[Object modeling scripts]
______

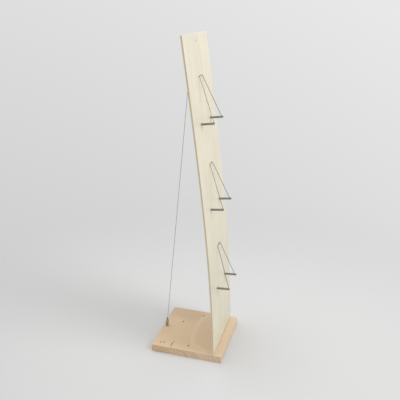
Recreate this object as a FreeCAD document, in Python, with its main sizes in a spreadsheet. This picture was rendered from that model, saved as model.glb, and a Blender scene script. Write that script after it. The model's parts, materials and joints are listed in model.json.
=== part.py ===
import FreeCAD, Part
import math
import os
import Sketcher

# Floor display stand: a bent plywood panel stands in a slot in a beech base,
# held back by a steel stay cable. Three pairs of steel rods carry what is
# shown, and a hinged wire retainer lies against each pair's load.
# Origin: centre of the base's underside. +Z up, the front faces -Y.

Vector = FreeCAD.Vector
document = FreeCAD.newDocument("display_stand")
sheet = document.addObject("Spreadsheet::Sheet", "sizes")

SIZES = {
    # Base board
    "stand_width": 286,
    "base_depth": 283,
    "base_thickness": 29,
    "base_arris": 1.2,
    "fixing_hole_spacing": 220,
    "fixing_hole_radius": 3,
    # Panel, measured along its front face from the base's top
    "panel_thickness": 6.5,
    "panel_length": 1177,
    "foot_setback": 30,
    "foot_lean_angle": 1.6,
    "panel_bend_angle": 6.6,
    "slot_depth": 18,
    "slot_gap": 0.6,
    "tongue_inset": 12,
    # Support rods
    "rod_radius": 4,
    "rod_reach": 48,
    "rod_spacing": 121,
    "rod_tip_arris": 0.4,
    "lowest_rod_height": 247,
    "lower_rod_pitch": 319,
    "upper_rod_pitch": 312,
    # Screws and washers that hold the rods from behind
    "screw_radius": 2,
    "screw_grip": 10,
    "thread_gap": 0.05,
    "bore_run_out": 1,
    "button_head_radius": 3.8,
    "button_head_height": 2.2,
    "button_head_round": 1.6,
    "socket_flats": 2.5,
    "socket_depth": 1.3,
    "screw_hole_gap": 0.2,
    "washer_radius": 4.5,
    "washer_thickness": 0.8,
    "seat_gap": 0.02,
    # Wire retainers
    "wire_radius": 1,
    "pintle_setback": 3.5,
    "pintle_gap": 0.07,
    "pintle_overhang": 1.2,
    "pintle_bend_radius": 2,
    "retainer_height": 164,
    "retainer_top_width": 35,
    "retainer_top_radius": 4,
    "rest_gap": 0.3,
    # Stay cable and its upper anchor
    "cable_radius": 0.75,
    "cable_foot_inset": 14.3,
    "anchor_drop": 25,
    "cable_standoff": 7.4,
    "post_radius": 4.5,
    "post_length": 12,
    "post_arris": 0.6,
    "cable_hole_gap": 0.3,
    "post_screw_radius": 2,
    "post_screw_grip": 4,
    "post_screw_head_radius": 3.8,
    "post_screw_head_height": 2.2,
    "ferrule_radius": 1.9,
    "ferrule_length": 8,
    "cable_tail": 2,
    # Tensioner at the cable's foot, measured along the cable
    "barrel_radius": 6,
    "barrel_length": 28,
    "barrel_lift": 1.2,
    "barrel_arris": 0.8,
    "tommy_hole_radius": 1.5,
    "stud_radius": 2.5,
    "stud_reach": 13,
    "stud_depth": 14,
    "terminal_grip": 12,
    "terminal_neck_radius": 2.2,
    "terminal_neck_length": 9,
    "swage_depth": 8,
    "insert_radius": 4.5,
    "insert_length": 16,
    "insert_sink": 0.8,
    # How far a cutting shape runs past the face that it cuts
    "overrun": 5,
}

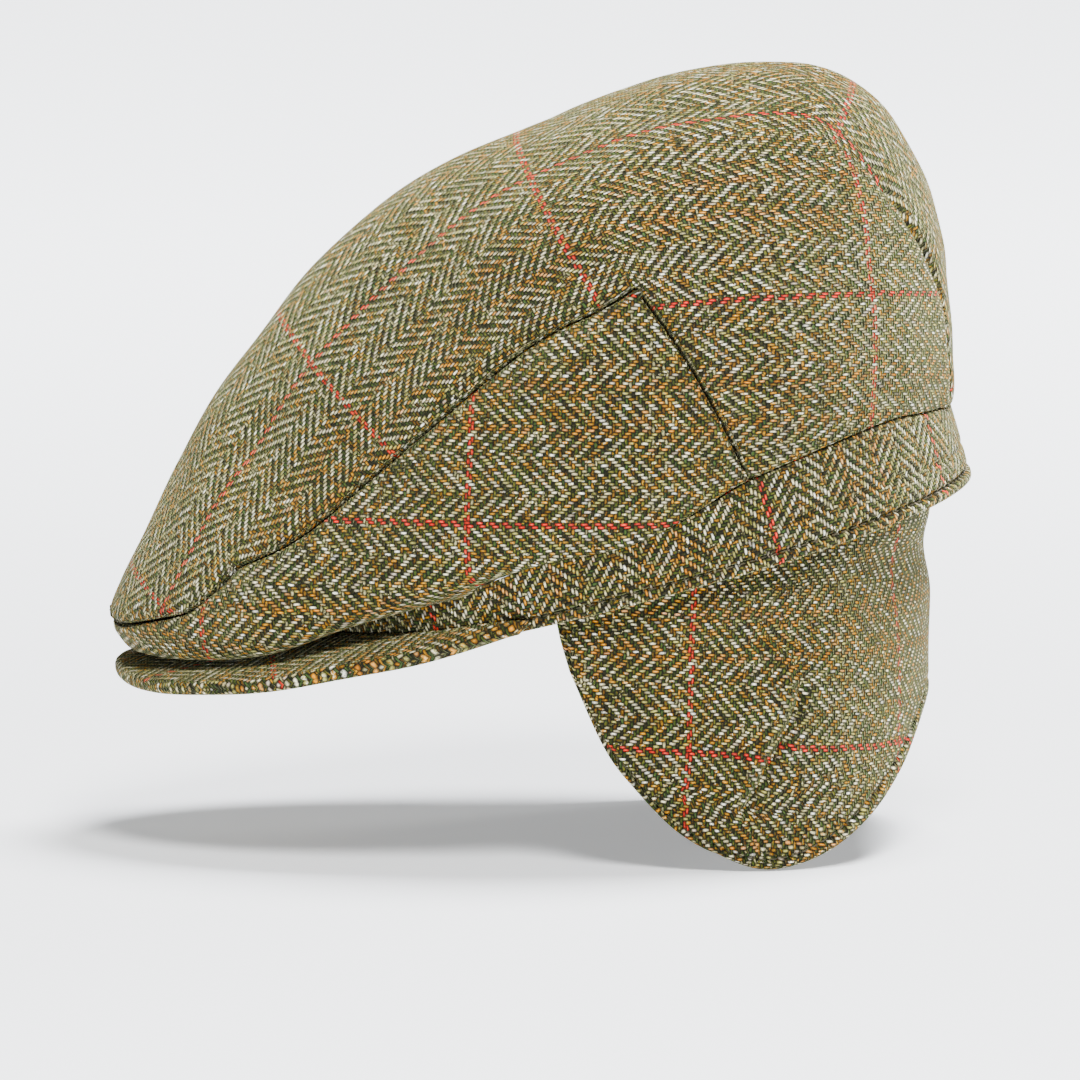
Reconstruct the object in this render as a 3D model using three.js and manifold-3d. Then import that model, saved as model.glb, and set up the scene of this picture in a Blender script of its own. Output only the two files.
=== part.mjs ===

______

» Given task
Your task is to extract the lines running from the one with "Reconstruct the object" to the end of the material, inclusive, copying each exactly and adding nothing.

» Output for this task
Reconstruct the object in this render as a 3D model using three.js and manifold-3d. Then import that model, saved as model.glb, and set up the scene of this picture in a Blender script of its own. Output only the two files.
=== part.mjs ===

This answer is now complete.